In what appeared to be a coordinated exchange, President Obama called on the Huffington Post’s Nico Pitney near the start of his press conference and requested a question directly about Iran.

“Nico, I know you and all across the Internet, we’ve been seeing a lot of reports coming out of Iran,” Obama said, addressing Pitney. “I know there may actually be questions from people in Iran who are communicating through the Internet.
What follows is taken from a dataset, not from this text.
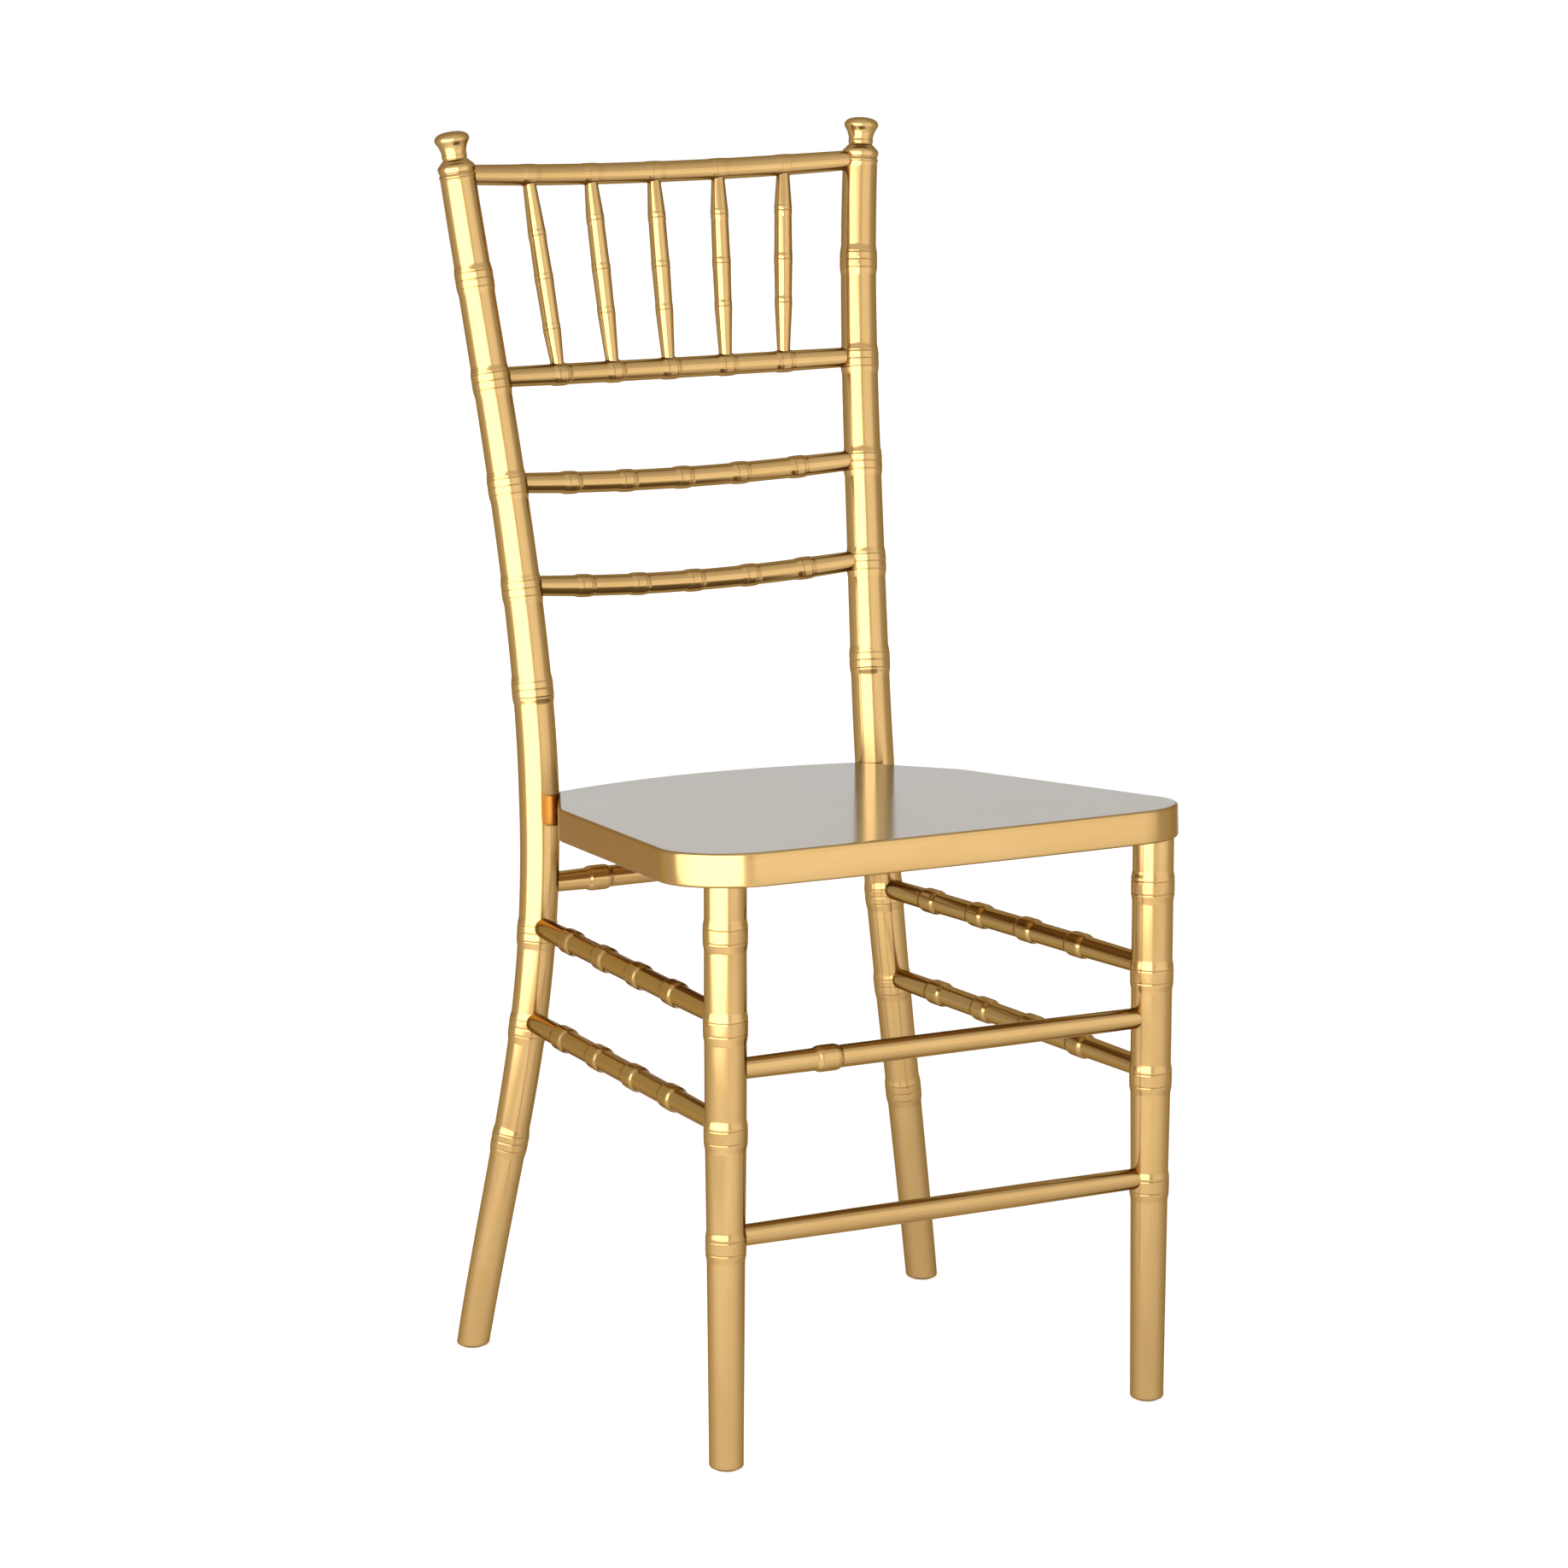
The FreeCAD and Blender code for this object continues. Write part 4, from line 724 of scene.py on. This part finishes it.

Do you have a question?”

Pitney, as if ignoring what Obama had just said, said: “I wanted to use this opportunity to ask you a question directly from an Iranian.”

He then noted that the site had solicited questions from people in the country “who were still courageous enough to be communicating online.”

“Under which conditions would you accept the election of Ahmadinejad, and if you do accept it without any significant changes in the conditions there, isn’t that a betrayal of the — of what the demonstrators there are working towards?”

Reporters typically don’t coordinate their questions for the president before press conferences, so it seemed odd that Obama might have an idea what the question would be. Also, it was a departure from White House protocol by calling on The Huffington Post second, in between the AP and Reuter. …

The Huffington Post reporter was brought out of lower press by deputy press secretary Josh Earnest and placed just inside the barricade for reporters a few minutes before the start of the press conference.